1	https://www.google.com/analytics/web/?hl=en&pli=1#croverview/cr-overview/aXXXXXXXXwYYYYYYYYpZZZZZZZZ/

其中ZZZZZZZZ就是profile ID。

下面LiveScript脚本根据Gmail帐号用户名、密码认证，然后根据profile ID返回所有文章的ga:pageviews，输出为JSON格式。

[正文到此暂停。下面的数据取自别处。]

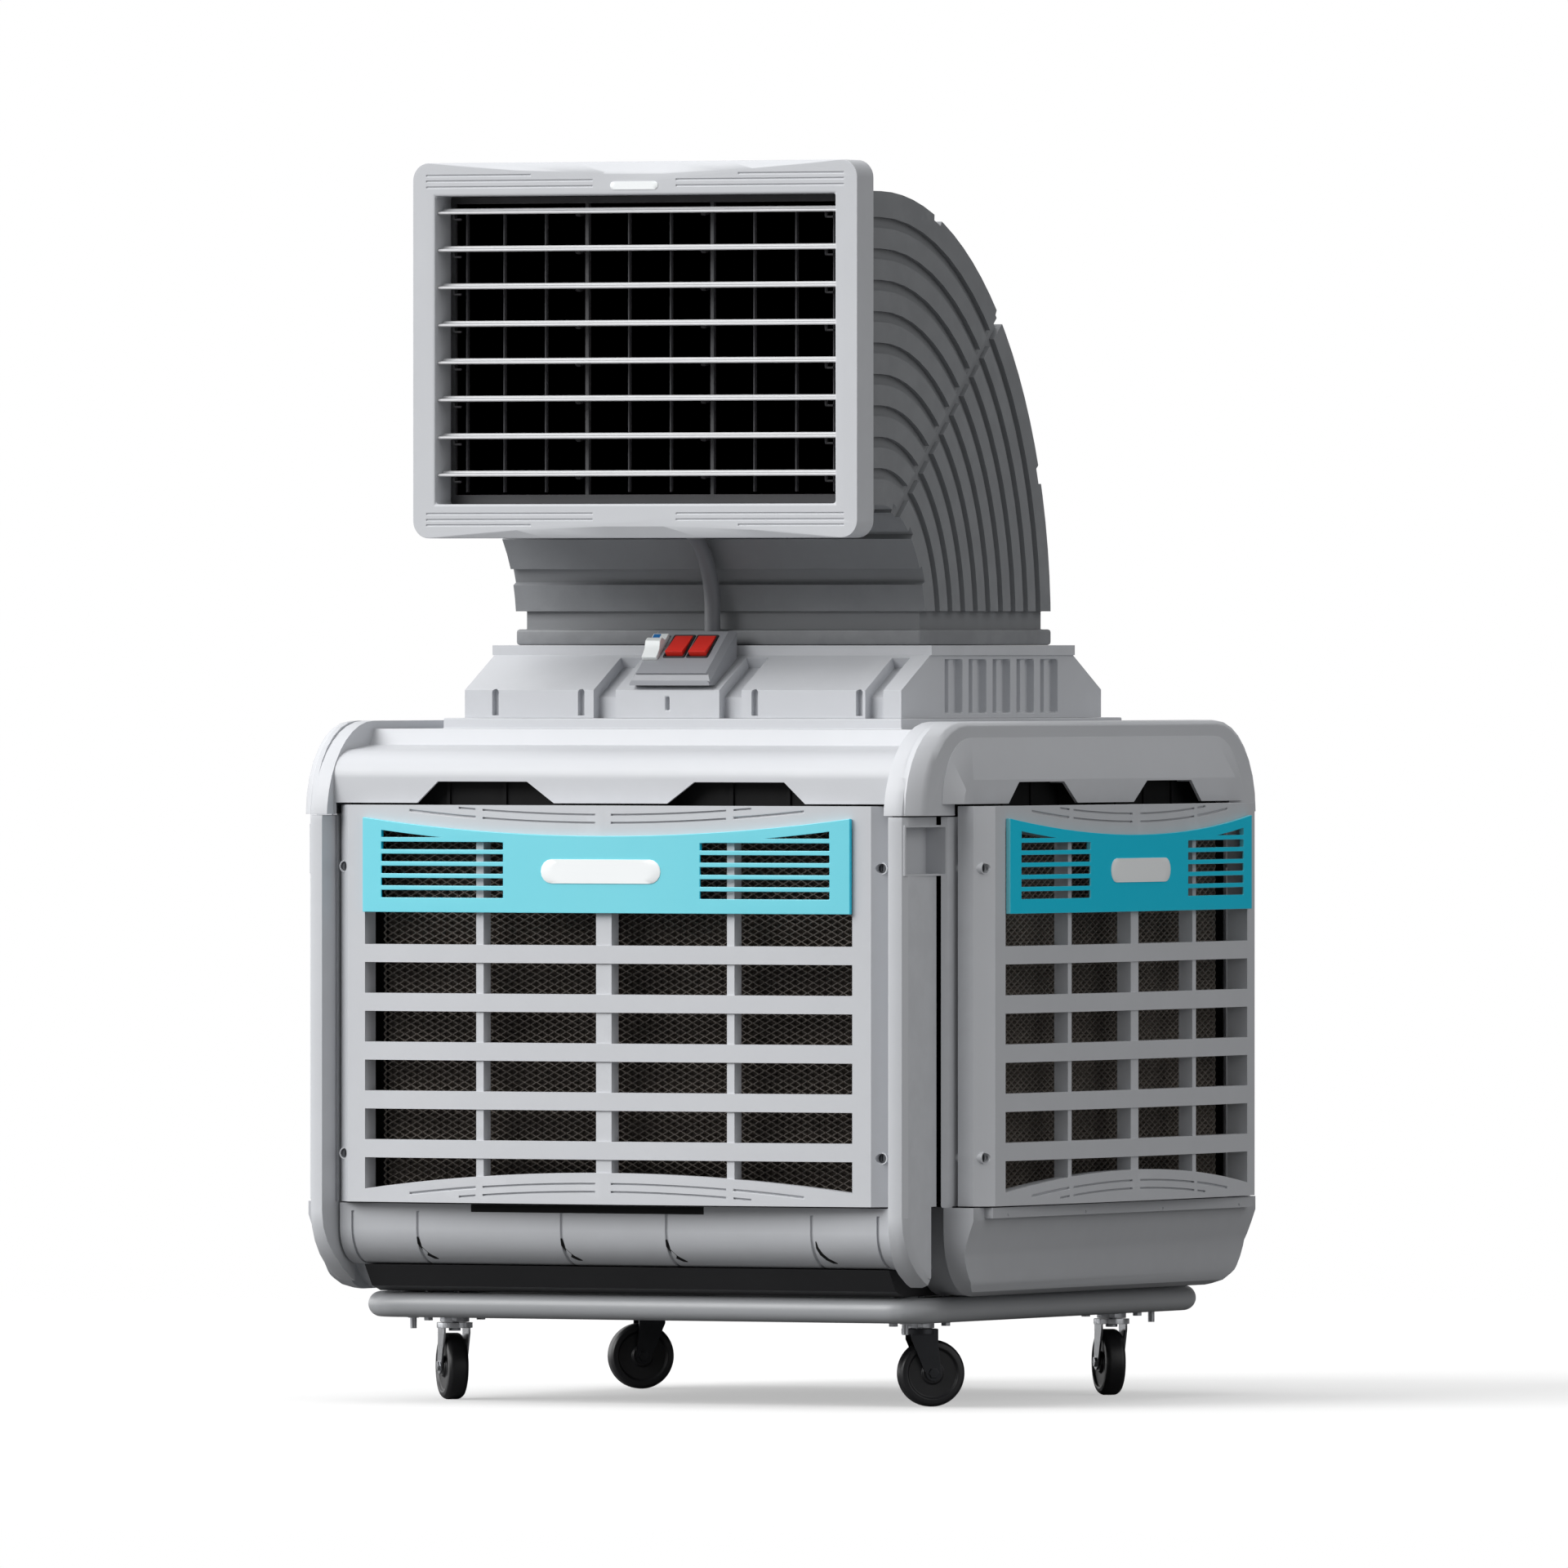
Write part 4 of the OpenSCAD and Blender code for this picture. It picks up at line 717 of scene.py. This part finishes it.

脚本的工作原理是先用ClientLogin for Installed Applications登录刚才新注册的Gmail帐号，得到Google返回的字符串AUTH=xxxxxxxxxxxxxx，然后根据这个AUTH向http://www.googleapis.com/analytics/v3/data/ga发送GET请求。

% ls
node_modules/  out/  public/  scaffolds/  scripts/  source/  themes/  util/  db.json  package.json  twistd.log  _config.yml
% npm install -g LiveScript
% lsc util/generate-popular-json.ls

# util/generate-popular-json.ls
require! 'https'
require! 'querystring'

pp = (o) ->
  console.log JSON.stringify o, null, 2

class GA extends require('events').EventEmitter
  (@user, @password) ->

  receive: (res, cb) ->
    chunks = []
    len = 0
    res.on 'data', (chunk) ->
      chunks.push chunk
      len += chunk.length
    res.on 'end', ->
      buf = new Buffer len
      offset = 0
      for c in chunks
        c.copy buf, offset, 0
        offset += c.length
      cb buf.toString!

  login: (cb) ->
    options =
      host: 'www.google.com'
      port: 443
      method: 'POST'
      path: '/accounts/ClientLogin'
      headers: 'Content-Type': 'application/x-www-form-urlencoded'

    post-data =
      Email: @user
      Passwd: @password
      accountType: 'HOSTED_OR_GOOGLE'
      source: 'curl-accountFeed-v2'
      service: 'analytics'

    req = https.request options, (res) ~>
      @receive res, (data) ~>
        if m = data.match /(Auth=[^\s*]*)\s/
          @token = m[1]
          cb null, @token
        else
          cb data
    req
      ..write querystring.stringify post-data
      ..end!

  get: (request, cb) ->
    if @debug
      console.log 'token:', @token
    options =
      method: 'GET'
      host: 'www.googleapis.com'
      port: 443
      path: "/analytics/v3/data/ga?#{querystring.stringify request}"
      headers:
        Authorization: "GoogleLogin #{@token}"
        'GData-Version': 2
    req = https.request options, (res) ~>
      @receive res, (raw-data) ->
        data = JSON.parse raw-data
        if data.error?
          cb data.error.message
        else
          cb null, data
    req.end!

ga = new GA 'email address', 'password'
profile-id = 64586883

(err, _token) <- ga.login!
console.error(err)+process.exit(1) if err?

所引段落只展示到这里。